What I taught today: molecular genetics and basic concepts
I was bad. I didn’t post my summary last week, so this is actually what I taught a week ago and what I taught today.
Previously, I’d given an overview of the foundations of modern developmental biology in embryology and anatomy. I gave them more history last week, only not so ancient: what led to the modern focus on patterns of gene expression? In the early 20th century, it was all Entwicklungsmechanik, the experimental manipulation of embryos and analysis of morphology in order to infer mechanisms of transformation (that’s a bit of an oversimplification: we were also interested in physiology, and some vital dyes, for instance, also let us see patterns of metabolic activity). But all that was indirect. We were looking at the output of a black box, but we couldn’t see what was actually going on inside the black box, where all the action was. And everyone knew it. Here’s what TH Morgan said in 1927:
“One of the most important questions for embryology relating to the activity of the genes cannot be answered at present. Whether all genes are active all the time, or whether some of them are more active at certain stages of development than others, are questions of profound interest.”
Think about that. In the early days of developmental biology, we didn’t even know whether there was differential gene activity or not; it was considered a reasonable possibility that all the genes were just doing their work, whatever it was, all the time in every cell, and that differences between cells emerged farther downstream, in biochemical interactions. But they knew this was an important question. They knew that we had to look at the activity of individual genes…they just didn’t have the tools yet. So it was back to hacking up embryos and trying to infer causes from aberrations.
The change emerged gradually, but there were a couple of watershed moments where everyone looked up and noticed that hey, we do have ways of looking at genes directly. One was the work of Ed Lewis, a most excellent geneticist who used the tools of genetics to look directly at mutations that caused changes in fly morphology, in the 1960s. This was amazing stuff — the papers he wrote were beautiful and complex and very, very genetical — but it was written in a language that most developmental biologists of the day were unprepared to read. They were genetics papers. But I think they laid a foundation: if you want to do development, you’d better learn about genetics.
The second big event was the saturation mutagenesis screen of Christiane Nusslein-Volhard and Eric Wieschaus, about 20 years later. This work was also built on an understanding of genetics, but also used the tools of molecular biology. It was another lesson: if you want to do development, you’d better learn about molecular biology. I defined this field for the students:
Modern developmental biology is the study of differential patterns of gene expression and their effects on cells, tissues, organs, and organisms.
I also talked about the Evo-Devo ‘Revolution’, but I put a different twist on it. This is usually expressed by developmental biologists as the new change in thinking, the one where we’re going to teach everyone else how important development is to the field of biology as a whole, but I see it as something completely different. Evo-Devo is the discipline in which developmental biologists finally woke up and started paying attention to all the work other biological disciplines have done — we aren’t transforming them, they’re revolutionizing us by giving us the great good gifts of genetics and molecular biology to finally allow us to directly look at genes and gene interactions.

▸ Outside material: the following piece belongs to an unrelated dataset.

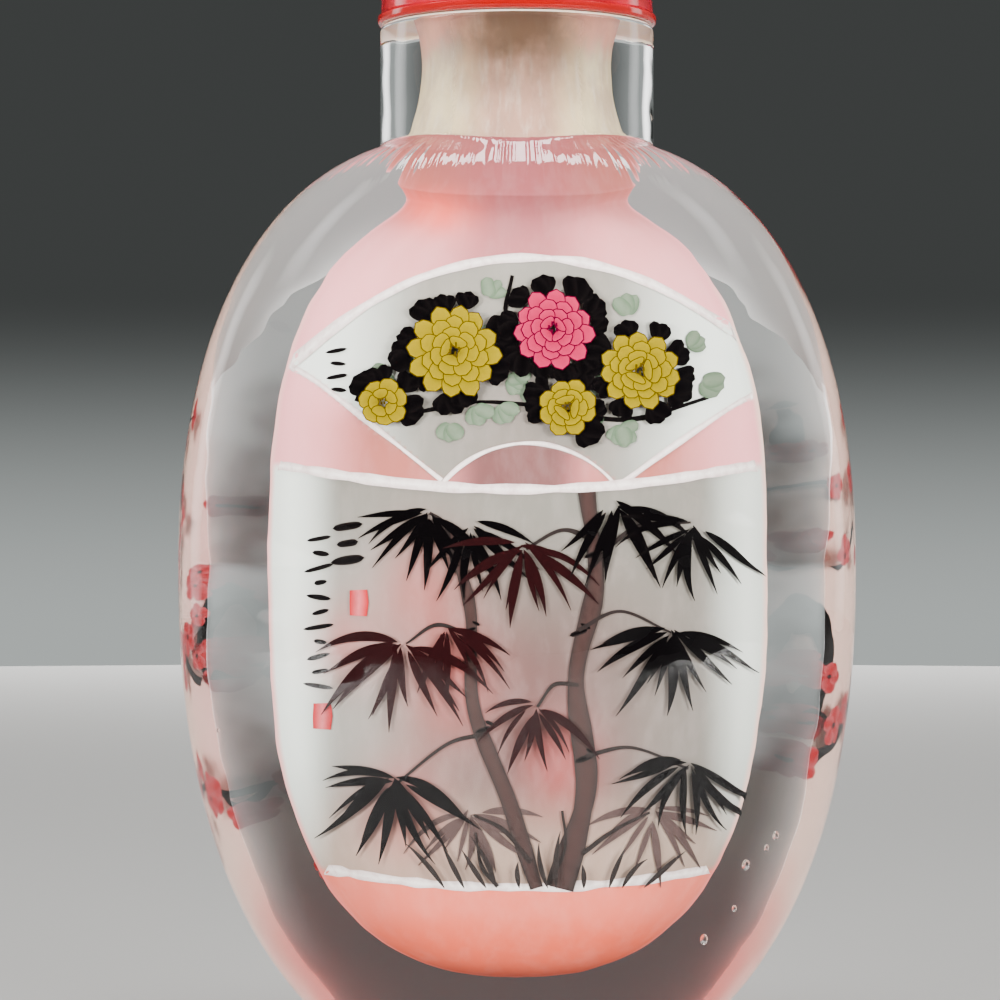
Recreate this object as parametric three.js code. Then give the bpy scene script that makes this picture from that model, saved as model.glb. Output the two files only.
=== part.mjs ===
// Inside-painted snuff bottle: a flattened oval glass bottle with a ground bore and cavity,
// a cork that plugs the bore and a domed red glass cap that rests on the rim.
// Millimetres, +Z up. The origin is the middle of the foot, the painted front faces -Y.

import * as THREE from 'three';
import { mergeVertices } from 'three/addons/utils/BufferGeometryUtils.js';

// Outside of the bottle
const bodyWidth = 52;
const bodyDepth = 29;
const bodyHeight = 70;
const bellyHeight = 38.2;
const footWidth = 19.6;
const footDepth = 13.6;
const neckDiameter = 21;
const neckLength = 9.6;
const neckFillet = 1;
const rimRound = 0.5;

// Inside of the bottle
const sideWall = 9.2;
const frontWall = 5;
const floorWall = 8.4;
const shoulderWall = 4.8;
const throatDiameter = 9.6;
const throatDepth = 3.3;
const mouthDiameter = 10.6;
const boreFootDiameter = 11.6;
const boreNarrowing = 0.6;
const boreFillet = 2;

// Stopper
const capDiameter = 21.4;
const capFlangeHeight = 0.7;
const capDomeHeight = 10.5;
const capStep = 0.25;
const capChamfer = 0.3;
const corkLength = 4.6;
const corkClearance = 0.3;
const corkChamfer = 0.4;

// Roundness of the outlines: 2 is an ellipse, and more is squarer
const planExponentBelly = 2.17;
const planExponentShoulder = 2.9;
const cavityPlanExponent = 3.2;
const widthAbove = { rise: 2.1, root: 2.9 };
const widthBelow = { rise: 2.3, root: 2.3 };
const depthAbove = { rise: 4.9, root: 4.5 };
const depthBelow = { rise: 3, root: 2.6 };
const cavityWidthAbove = { rise: 2.8, root: 2.5 };
const cavityDepthAbove = { rise: 4, root: 3 };
const cavityBelow = { rise: 2.6, root: 2.6 };

// Fineness
const bottleSides = 48;
const capSides = 48;
const corkSides = 24;
const bodyRings = 12;
const neckRings = 3;
const cavityRings = 9;
const boreRings = 6;
const domeRings = 10;

// Levels and radii worked out from the sizes
const rimHeight = bodyHeight + neckLength;
const neckRadius = neckDiameter / 2;
const throatHeight = rimHeight - throatDepth;
const cavityTop = bodyHeight - shoulderWall;
const cavityHalfWidth = bodyWidth / 2 - sideWall;
const cavityHalfDepth = bodyDepth / 2 - frontWall;

// Share of the half width that an outline keeps at a share of its height above or below the belly
function outlineShare(share, { rise, root }) {
  return (1 - Math.min(1, Math.abs(share)) ** rise) ** (1 / root);
}

// Share of its height at which an outline has narrowed to a given share of its half width
function narrowedAt(kept, { rise, root }) {
  return (1 - Math.min(0.99, kept) ** root) ** (1 / rise);
}

// Larger of two radii, with a round fillet where they are close
function filletedMax(a, b, fillet) {
  const near = Math.max(fillet - Math.abs(a - b), 0) / fillet;
  return Math.max(a, b) + near * near * fillet / 4;
}

// Radius of a rounded-oval section in one direction
function sectionRadius(angle, halfWidth, halfDepth, exponent) {
  const across = Math.abs(Math.cos(angle)) / Math.max(halfWidth, 1e-6);
  const deep = Math.abs(Math.sin(angle)) / Math.max(halfDepth, 1e-6);
  return (across ** exponent + deep ** exponent) ** (-1 / exponent);
}

// Outside of the bottle's body and neck
const riseAbove = (bodyHeight - bellyHeight) / narrowedAt(neckDiameter / bodyWidth, widthAbove);
const fallForWidth = bellyHeight / narrowedAt(footWidth / bodyWidth, widthBelow);
const fallForDepth = bellyHeight / narrowedAt(footDepth / bodyDepth, depthBelow);

function outerRadius(angle, height) {
  const over = height - bellyHeight;
  if (over < 0) {
    const halfWidth = bodyWidth / 2 * outlineShare(over / fallForWidth, widthBelow);
    const halfDepth = bodyDepth / 2 * outlineShare(over / fallForDepth, depthBelow);
    return sectionRadius(angle, halfWidth, halfDepth, planExponentBelly);
  }
  const share = Math.min(1, over / riseAbove);
  const exponent = THREE.MathUtils.lerp(planExponentBelly, planExponentShoulder, share);
  const halfWidth = bodyWidth / 2 * outlineShare(share, widthAbove);
  const halfDepth = bodyDepth / 2 * outlineShare(share, depthAbove);
  const body = sectionRadius(angle, halfWidth, halfDepth, exponent);
  return filletedMax(body, neckRadius, neckFillet);
}

// Ground bore of the neck, narrowest at the throat; it closes again below the cavity's shoulder
function boreRadius(height) {
  const level = Math.max(height, cavityTop);
  const upper = level > throatHeight;
  const wide = (upper ? mouthDiameter : boreFootDiameter) / 2;
  const span = upper ? throatDepth : throatHeight - bodyHeight;
  const share = (level - throatHeight) / span;
  const flared = throatDiameter / 2 + (wide - throatDiameter / 2) * share * share;
  return Math.max(0, flared - boreNarrowing * (level - height));
}

// Ground cavity, which opens out under the bore
function cavityRadius(angle, height) {
  const over = height - bellyHeight;
  const share = over / (over > 0 ? cavityTop - bellyHeight : bellyHeight - floorWall);
  const acrossShape = over > 0 ? cavityWidthAbove : cavityBelow;
  const deepShape = over > 0 ? cavityDepthAbove : cavityBelow;
  const halfWidth = cavityHalfWidth * outlineShare(share, acrossShape);
  const halfDepth = cavityHalfDepth * outlineShare(share, deepShape);
  const cavity = sectionRadius(angle, halfWidth, halfDepth, cavityPlanExponent);
  return over > 0 ? filletedMax(cavity, boreRadius(height), boreFillet) : cavity;
}

// Evenly turned steps from one level to another, close together towards the end
function levels(from, to, count) {
  return Array.from({ length: count }, (_, i) => {
    return from + (to - from) * Math.sin((i + 1) / count * Math.PI / 2);
  });
}

// Plain even steps from one level to another
function evenLevels(from, to, count) {
  return Array.from({ length: count }, (_, i) => from + (to - from) * (i + 1) / count);
}

// A ring is a level with a radius for each direction
function ring(height, radiusAt) {
  return { height, radiusAt };
}

// Closed solid through a stack of rings that starts and ends on the axis
function turnedSolid(rings, sides) {
  const profile = rings.map(({ height, radiusAt }) => new THREE.Vector2(radiusAt(0), height));
  profile[0].x = 0;
  profile[profile.length - 1].x = 0;
  const geometry = new THREE.LatheGeometry(profile, sides);
  const position = geometry.attributes.position;
  for (let side = 0; side <= sides; side++) {
    const turn = (side % sides) / sides * 2 * Math.PI;
    rings.forEach(({ height, radiusAt }, level) => {
      const across = radiusAt(0) * Math.cos(turn);
      const deep = radiusAt(Math.PI / 2) * Math.sin(turn);
      const angle = Math.atan2(deep, across);
      const onAxis = level === 0 || level === rings.length - 1;
      const radius = onAxis ? 0 : radiusAt(angle);
      const index = side * rings.length + level;
      position.setXYZ(index, radius * Math.cos(angle), radius * Math.sin(angle), height);
    });
  }
  geometry.deleteAttribute('normal');
  geometry.deleteAttribute('uv');
  const solid = mergeVertices(geometry, 1e-5);
  solid.computeVertexNormals();
  return solid;
}

function mesh(name, geometry, colour, roughness) {
  const material = new THREE.MeshStandardMaterial({ color: colour, roughness, metalness: 0 });
  const part = new THREE.Mesh(geometry, material);
  part.name = name;
  return part;
}

// Bottle: up the outside, over the rim, down the bore and round the cavity
function makeBottle() {
  const axis = () => 1;
  const below = levels(bellyHeight, 0, bodyRings).reverse();
  const above = levels(bellyHeight, bodyHeight + neckFillet / 2, bodyRings);
  const neck = evenLevels(bodyHeight + neckFillet / 2, rimHeight - rimRound, neckRings);
  const outside = [...below, bellyHeight, ...above, ...neck];
  const rimEdge = () => neckRadius - rimRound;
  const mouth = () => mouthDiameter / 2;
  const bore = evenLevels(rimHeight, cavityTop, boreRings);
  const cavityUpper = levels(bellyHeight, cavityTop, cavityRings).reverse().slice(1);
  const cavityLower = levels(bellyHeight, floorWall, cavityRings).slice(0, -1);
  const inside = [...bore, ...cavityUpper, bellyHeight, ...cavityLower];
  const rings = [
    ring(0, axis),
    ...outside.map((height) => ring(height, (angle) => outerRadius(angle, height))),
    ring(rimHeight, rimEdge),
    ring(rimHeight, mouth),
    ...inside.map((height) => ring(height, (angle) => cavityRadius(angle, height))),
    ring(floorWall, axis),
  ];
  return mesh('bottle', turnedSolid(rings, bottleSides), '#dcd6d3', 0.05);
}

// Cap: a thin flange on the rim with a low dome over it
function makeCap() {
  const capRadius = capDiameter / 2;
  const domeRadius = capRadius - capStep;
  const flangeTop = rimHeight + capFlangeHeight;
  const points = [
    [0, rimHeight],
    [capRadius - capChamfer, rimHeight],
    [capRadius, rimHeight + capChamfer],
    [capRadius, flangeTop],
    [domeRadius, flangeTop],
  ];
  for (let i = 1; i <= domeRings; i++) {
    const turn = i / domeRings * Math.PI / 2;
    points.push([domeRadius * Math.cos(turn), flangeTop + capDomeHeight * Math.sin(turn)]);
  }
  const rings = points.map(([radius, height]) => ring(height, () => radius));
  return mesh('stopper_cap', turnedSolid(rings, capSides), '#c4161f', 0.12);
}

// Cork: a plug that hangs in the throat from the cap's underside
function makeCork() {
  const corkRadius = throatDiameter / 2 - corkClearance;
  const corkFoot = rimHeight - corkLength;
  const points = [
    [0, corkFoot],
    [corkRadius - corkChamfer, corkFoot],
    [corkRadius, corkFoot + corkChamfer],
    [corkRadius, rimHeight],
    [0, rimHeight],
  ];
  const rings = points.map(([radius, height]) => ring(height, () => radius));
  return mesh('stopper_cork', turnedSolid(rings, corkSides), '#8a6f55', 0.9);
}

const snuffBottle = new THREE.Group();
snuffBottle.name = 'snuff_bottle';
snuffBottle.add(makeBottle(), makeCap(), makeCork());

export default snuffBottle;
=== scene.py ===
import math

import bpy
import numpy as np
from bpy.props import FloatProperty, FloatVectorProperty, PointerProperty
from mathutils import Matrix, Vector


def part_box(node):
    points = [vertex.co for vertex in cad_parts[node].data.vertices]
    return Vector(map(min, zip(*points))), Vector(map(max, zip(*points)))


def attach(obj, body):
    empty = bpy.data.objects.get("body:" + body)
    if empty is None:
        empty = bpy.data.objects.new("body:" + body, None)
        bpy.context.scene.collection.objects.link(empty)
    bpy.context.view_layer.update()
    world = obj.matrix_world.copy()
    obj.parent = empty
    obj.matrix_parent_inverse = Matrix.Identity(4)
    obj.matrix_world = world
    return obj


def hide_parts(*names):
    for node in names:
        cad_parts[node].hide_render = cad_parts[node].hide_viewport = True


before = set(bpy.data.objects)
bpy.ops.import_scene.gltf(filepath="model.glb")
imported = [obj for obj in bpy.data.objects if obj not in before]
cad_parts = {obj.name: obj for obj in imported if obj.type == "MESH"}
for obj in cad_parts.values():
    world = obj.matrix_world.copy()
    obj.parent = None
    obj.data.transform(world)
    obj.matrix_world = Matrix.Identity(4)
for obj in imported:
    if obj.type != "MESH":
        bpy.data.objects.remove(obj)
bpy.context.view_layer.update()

bl_info = {
    "name": "Inside-painted snuff bottle",
    "version": (1, 0, 0),
    "blender": (4, 5, 0),
    "location": "View3D > Sidebar > Snuff Bottle",
    "description": "Clear glass snuff bottle with an inside painting, a red cap and a cork",
    "category": "Object",
}

MM = 0.001
BODY = "root"
BOTTLE_LOW, BOTTLE_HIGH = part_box("bottle")
CAP_LOW, CAP_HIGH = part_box("stopper_cap")
CORK_LOW, CORK_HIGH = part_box("stopper_cork")

# Roundness of the outlines, as (rise, root): 2 is an ellipse, and more is squarer
PLAN_BELLY = 2.17
PLAN_SHOULDER = 2.9
PLAN_CAVITY = 3.2
WIDTH_ABOVE = (2.1, 2.9)
WIDTH_BELOW = (2.3, 2.3)
DEPTH_ABOVE = (4.9, 4.5)
DEPTH_BELOW = (3.0, 2.6)
CAVITY_WIDTH_ABOVE = (2.8, 2.5)
CAVITY_DEPTH_ABOVE = (4.0, 3.0)
CAVITY_BELOW = (2.6, 2.6)

# The paint lies on the glass side of the cavity's wall, coat over coat
WASH_LIFT = 0.05 * MM
FIRST_COAT = 0.09 * MM
COAT = 0.002 * MM
# Half width of the thinnest stroke, in millimetres
THINNEST = 0.015

# Faces of the painted wall: the front looks to -Y
FRONT = 1
BACK = -1

GLASS_IOR = 1.5
CLEAR = (1, 1, 1)

# Finishes of the bottle, in the order of its materials
POLISHED, GROUND, MATT_RIM = range(3)
# How far the rim stays under the cap
RIM_GAP = 0.03 * MM

# The camera looks level at the front; VIEW_WIDTH is how wide it sees at the bottle's middle
EYE_ACROSS = -1.3 * MM
EYE_DISTANCE = 268 * MM
EYE_HEIGHT = 43.2 * MM
VIEW_WIDTH = 76.9 * MM
# What the lamps look at, and the reach of the floor
AIM_HEIGHT = 42 * MM
FLOOR_RADIUS = 0.65

# Corners round each form, and the levels of the painted ground
BOTTLE_SIDES = 224
PAINT_SIDES = 260
PAINT_LEVELS = 220
CAP_SIDES = 160
BUBBLE_SIDES = 20
FLOOR_SIDES = 96


def node_radius(node, low, high):
    """Widest half width of a solid between two levels."""
    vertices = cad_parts[node].data.vertices
    return max(vertex.co.x for vertex in vertices if low <= vertex.co.z <= high)


def length(name, description, default):
    return FloatProperty(
        name=name, description=description, default=default, min=0, unit="LENGTH", subtype="DISTANCE"
    )


def colour(name, description, default):
    return FloatVectorProperty(
        name=name, description=description, default=default, min=0, max=1, subtype="COLOR"
    )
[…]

(I didn’t talk about this today, but will later in the course: another discipline, Eco-Devo, is the field where we also start respecting the importance of ecology and population genetics to development. Developmental biologists aren’t the masters, but the students — this field is so great because we’re benefitting from the synergistic incorporation of so many other fields. Just some of us are a little too cocky about it, and have a slightly skewed perspective.)